A Final Point About the Format

The 2026 World Cup’s expanded format — 48 teams instead of 32 — also works in favour of higher Irish engagement than previous non-qualifying editions. More games means more access points. If you’re following the tournament as a neutral who picks up interest in particular teams and storylines as it develops, a longer group stage with more matches gives you more time and more opportunities to get genuinely invested before the knockout rounds begin. The group stage has sometimes felt like a warmup for the real tournament; with 48 teams and a fuller schedule, there’s substantially more to track from the very first day.

What to Take Away

The frame to use instead of the qualification switch is something more like a dial. Ireland’s participation in a tournament turns the dial up significantly — more focused, more intense, more nationally charged in the way that specific emotional stake creates. Ireland’s absence turns the dial back, but not to zero. The other channels of engagement remain open. The interest in football continues. The World Cup still registers.

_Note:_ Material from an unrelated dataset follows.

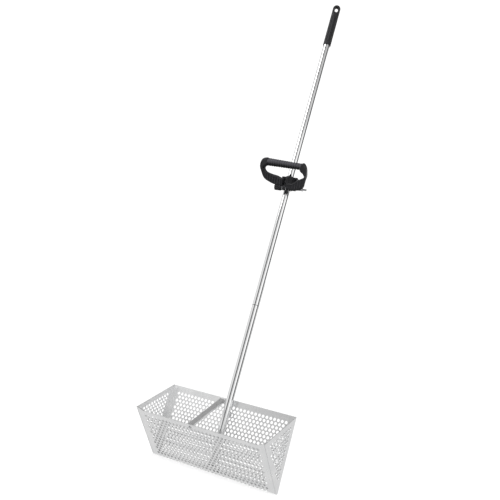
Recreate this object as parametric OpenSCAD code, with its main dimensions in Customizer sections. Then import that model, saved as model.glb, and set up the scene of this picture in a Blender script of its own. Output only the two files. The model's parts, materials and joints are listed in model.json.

For World Cup 2026, that dial is probably set higher than for recent non-qualifying editions, simply because of the diaspora proximity factor and the expanded format. Irish fans in North America will experience the tournament in a way that puts it closer to them than any European World Cup would. For Irish fans at home, there will be a specific sense that the tournament is happening in communities where people they know actually live and can physically attend matches.

Understanding why Irish fans engage with World Cup football even without Ireland in the draw is the starting point for any honest account of how Irish football culture actually works. The common mistakes above share a root: they underestimate the range and depth of Irish football engagement beyond the national team’s results. The tournament matters. It has always mattered. 2026 is no different.